* _Task to carry out_
From the entries below, copy every line where the string "object" appears.

* _Task material_
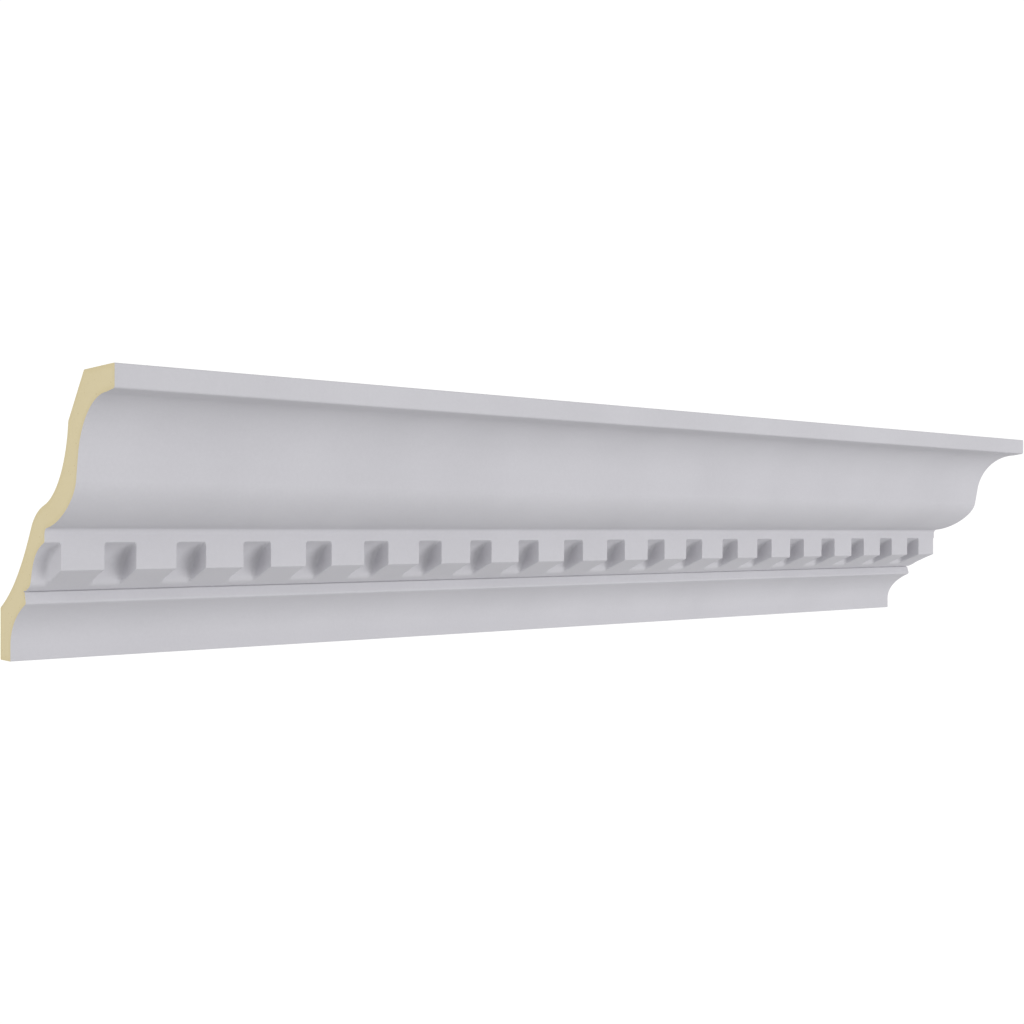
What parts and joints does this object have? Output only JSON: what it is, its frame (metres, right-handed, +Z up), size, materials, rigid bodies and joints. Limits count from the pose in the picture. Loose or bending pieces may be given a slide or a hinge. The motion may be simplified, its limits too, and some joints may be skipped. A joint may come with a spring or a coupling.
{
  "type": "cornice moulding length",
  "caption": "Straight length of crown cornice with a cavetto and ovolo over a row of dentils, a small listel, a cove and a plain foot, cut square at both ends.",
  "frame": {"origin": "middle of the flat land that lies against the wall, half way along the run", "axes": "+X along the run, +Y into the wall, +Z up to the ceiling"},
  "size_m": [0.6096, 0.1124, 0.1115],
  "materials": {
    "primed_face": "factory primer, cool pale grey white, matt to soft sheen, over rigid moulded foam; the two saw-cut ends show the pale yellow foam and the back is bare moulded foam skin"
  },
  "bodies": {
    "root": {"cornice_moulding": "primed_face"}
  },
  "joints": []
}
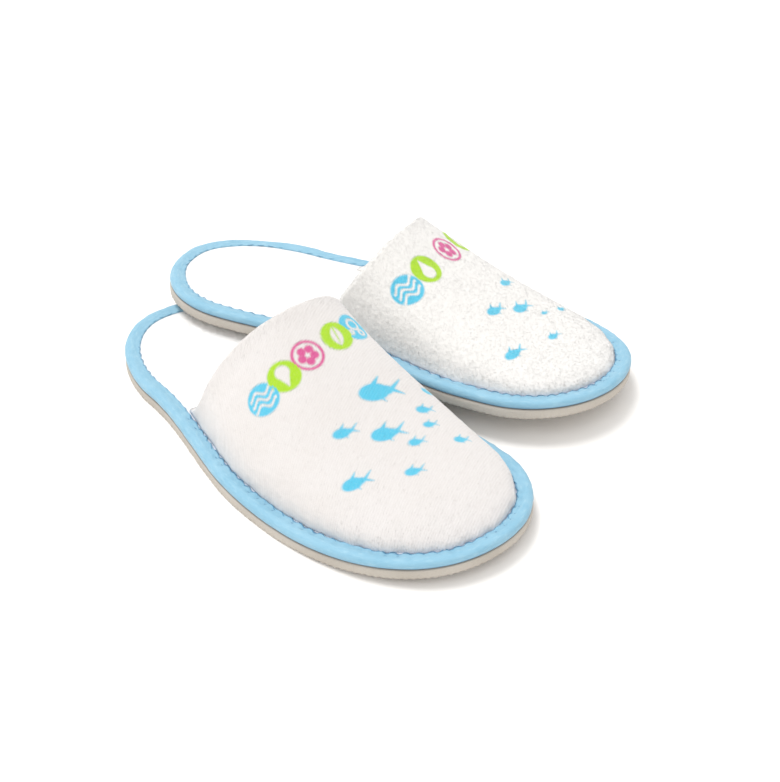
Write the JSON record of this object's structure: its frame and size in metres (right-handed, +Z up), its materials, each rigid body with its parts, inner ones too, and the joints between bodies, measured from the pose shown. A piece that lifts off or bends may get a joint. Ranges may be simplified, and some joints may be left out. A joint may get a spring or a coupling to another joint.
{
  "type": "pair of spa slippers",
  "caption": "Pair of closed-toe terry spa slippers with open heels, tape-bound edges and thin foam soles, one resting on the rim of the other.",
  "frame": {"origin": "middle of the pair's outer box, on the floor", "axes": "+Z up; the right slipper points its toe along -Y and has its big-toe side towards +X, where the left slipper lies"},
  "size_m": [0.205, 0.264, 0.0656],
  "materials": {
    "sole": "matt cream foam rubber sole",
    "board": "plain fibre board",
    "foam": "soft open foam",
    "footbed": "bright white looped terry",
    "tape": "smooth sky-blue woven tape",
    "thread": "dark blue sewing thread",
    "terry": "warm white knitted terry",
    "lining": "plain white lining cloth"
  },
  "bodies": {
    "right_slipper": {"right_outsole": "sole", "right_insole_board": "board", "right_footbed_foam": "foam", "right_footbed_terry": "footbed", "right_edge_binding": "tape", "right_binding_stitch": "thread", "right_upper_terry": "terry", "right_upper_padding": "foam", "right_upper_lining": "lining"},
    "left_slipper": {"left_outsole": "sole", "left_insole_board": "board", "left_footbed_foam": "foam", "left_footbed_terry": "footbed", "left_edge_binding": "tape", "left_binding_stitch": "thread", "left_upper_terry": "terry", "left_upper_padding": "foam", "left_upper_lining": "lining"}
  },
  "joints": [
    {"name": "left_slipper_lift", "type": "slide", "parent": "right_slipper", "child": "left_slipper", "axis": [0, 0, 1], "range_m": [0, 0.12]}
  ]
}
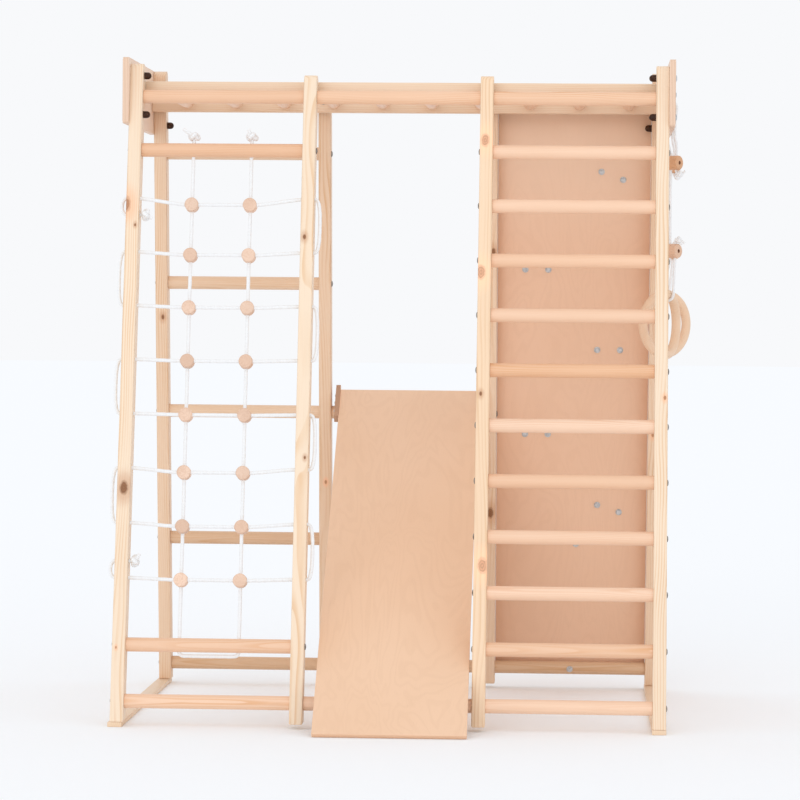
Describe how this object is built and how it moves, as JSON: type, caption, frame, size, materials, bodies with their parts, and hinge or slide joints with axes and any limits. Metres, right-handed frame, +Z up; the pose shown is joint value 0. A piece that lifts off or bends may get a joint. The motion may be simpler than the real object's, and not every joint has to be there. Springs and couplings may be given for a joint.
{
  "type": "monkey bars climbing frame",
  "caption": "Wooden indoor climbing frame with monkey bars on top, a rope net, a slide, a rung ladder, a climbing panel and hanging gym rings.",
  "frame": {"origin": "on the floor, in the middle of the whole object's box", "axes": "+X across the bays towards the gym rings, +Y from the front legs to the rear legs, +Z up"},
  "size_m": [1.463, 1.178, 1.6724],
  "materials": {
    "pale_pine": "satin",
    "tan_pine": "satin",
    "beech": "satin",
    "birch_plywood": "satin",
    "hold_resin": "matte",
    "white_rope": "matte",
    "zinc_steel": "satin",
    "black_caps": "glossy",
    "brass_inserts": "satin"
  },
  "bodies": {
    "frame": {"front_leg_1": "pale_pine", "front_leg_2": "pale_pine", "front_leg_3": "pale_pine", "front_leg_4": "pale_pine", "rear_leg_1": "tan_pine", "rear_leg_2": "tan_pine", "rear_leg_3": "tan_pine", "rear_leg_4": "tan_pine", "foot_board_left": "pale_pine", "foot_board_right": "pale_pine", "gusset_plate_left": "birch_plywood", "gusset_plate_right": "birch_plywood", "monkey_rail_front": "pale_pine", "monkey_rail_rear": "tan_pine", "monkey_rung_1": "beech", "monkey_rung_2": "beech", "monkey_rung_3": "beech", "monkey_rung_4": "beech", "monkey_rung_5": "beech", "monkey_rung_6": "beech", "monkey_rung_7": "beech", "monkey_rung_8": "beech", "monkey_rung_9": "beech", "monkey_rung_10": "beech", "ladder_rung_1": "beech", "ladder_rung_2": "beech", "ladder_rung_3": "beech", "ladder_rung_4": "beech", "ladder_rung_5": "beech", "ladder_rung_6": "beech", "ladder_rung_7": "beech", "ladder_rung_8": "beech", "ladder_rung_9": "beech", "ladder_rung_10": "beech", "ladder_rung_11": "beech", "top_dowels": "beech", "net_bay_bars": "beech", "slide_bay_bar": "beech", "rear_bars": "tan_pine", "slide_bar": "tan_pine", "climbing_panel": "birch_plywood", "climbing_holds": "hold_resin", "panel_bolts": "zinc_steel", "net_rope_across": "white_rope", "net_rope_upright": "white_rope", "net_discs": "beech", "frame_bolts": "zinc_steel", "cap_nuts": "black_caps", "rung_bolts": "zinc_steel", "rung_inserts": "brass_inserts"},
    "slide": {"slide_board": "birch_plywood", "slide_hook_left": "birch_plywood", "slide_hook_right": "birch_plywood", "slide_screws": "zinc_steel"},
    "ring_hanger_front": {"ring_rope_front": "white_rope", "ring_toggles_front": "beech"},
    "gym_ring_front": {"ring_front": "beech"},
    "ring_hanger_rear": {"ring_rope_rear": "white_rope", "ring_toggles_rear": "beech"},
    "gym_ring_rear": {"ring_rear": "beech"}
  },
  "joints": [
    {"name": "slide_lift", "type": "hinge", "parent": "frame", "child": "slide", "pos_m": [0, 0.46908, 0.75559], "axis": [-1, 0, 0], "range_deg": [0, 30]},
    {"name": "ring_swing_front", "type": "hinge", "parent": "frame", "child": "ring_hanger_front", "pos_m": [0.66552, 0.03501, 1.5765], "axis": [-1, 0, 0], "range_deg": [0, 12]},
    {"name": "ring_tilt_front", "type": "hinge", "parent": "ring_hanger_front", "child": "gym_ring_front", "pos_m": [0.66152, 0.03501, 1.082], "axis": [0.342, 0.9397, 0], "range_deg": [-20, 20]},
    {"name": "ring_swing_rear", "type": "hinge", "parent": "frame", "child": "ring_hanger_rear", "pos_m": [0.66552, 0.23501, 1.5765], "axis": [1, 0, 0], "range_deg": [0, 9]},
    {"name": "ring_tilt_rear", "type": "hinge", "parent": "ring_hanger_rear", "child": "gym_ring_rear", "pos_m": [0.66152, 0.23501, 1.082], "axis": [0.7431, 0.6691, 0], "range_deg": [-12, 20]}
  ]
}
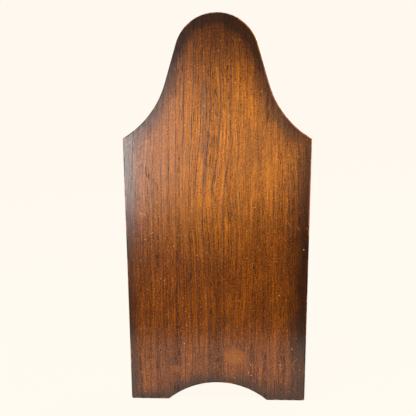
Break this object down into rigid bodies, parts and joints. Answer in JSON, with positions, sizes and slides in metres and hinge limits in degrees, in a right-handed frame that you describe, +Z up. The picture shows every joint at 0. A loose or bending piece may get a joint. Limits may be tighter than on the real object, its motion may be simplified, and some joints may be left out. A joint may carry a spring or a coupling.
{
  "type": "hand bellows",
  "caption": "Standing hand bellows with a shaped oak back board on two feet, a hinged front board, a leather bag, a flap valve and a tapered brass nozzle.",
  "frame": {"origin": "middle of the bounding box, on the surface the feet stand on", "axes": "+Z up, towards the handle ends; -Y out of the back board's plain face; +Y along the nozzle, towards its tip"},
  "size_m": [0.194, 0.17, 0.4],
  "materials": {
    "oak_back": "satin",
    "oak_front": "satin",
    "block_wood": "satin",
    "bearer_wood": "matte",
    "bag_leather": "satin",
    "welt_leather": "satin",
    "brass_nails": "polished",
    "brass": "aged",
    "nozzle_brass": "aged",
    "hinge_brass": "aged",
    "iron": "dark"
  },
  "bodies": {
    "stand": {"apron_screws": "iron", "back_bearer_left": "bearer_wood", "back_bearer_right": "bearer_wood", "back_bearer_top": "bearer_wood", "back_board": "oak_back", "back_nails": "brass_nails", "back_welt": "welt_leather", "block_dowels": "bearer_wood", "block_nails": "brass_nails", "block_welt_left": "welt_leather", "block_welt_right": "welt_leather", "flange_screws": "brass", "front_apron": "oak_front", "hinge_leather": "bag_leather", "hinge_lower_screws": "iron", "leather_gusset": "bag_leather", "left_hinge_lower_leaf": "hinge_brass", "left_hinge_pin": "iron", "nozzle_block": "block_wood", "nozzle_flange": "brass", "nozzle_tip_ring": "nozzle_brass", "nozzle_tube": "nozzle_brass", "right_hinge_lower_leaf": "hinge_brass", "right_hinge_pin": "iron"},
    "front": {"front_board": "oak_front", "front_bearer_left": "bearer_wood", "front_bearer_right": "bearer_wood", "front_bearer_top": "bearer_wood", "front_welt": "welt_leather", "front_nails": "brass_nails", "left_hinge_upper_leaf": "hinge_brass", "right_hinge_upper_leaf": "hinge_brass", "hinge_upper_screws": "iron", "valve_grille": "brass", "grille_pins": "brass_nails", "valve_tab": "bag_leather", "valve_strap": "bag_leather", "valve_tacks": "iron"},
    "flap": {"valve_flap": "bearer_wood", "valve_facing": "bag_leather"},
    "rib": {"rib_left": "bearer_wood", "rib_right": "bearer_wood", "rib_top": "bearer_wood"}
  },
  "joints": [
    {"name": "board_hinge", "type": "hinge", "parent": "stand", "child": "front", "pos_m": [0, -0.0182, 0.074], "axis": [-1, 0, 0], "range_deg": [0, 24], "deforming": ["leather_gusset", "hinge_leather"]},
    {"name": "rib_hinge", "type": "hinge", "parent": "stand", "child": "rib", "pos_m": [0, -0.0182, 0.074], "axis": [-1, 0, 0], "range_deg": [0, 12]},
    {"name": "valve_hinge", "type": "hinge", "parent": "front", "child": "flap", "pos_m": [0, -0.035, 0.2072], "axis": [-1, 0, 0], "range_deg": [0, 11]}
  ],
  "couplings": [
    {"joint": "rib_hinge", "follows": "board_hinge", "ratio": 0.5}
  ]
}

* _Exercise response_
What parts and joints does this object have? Output only JSON: what it is, its frame (metres, right-handed, +Z up), size, materials, rigid bodies and joints. Limits count from the pose in the picture. Loose or bending pieces may be given a slide or a hinge. The motion may be simplified, its limits too, and some joints may be skipped. A joint may come with a spring or a coupling.
Write the JSON record of this object's structure: its frame and size in metres (right-handed, +Z up), its materials, each rigid body with its parts, inner ones too, and the joints between bodies, measured from the pose shown. A piece that lifts off or bends may get a joint. Ranges may be simplified, and some joints may be left out. A joint may get a spring or a coupling to another joint.
Describe how this object is built and how it moves, as JSON: type, caption, frame, size, materials, bodies with their parts, and hinge or slide joints with axes and any limits. Metres, right-handed frame, +Z up; the pose shown is joint value 0. A piece that lifts off or bends may get a joint. The motion may be simpler than the real object's, and not every joint has to be there. Springs and couplings may be given for a joint.
  "frame": {"origin": "on the floor, in the middle of the whole object's box", "axes": "+X across the bays towards the gym rings, +Y from the front legs to the rear legs, +Z up"},
Break this object down into rigid bodies, parts and joints. Answer in JSON, with positions, sizes and slides in metres and hinge limits in degrees, in a right-handed frame that you describe, +Z up. The picture shows every joint at 0. A loose or bending piece may get a joint. Limits may be tighter than on the real object, its motion may be simplified, and some joints may be left out. A joint may carry a spring or a coupling.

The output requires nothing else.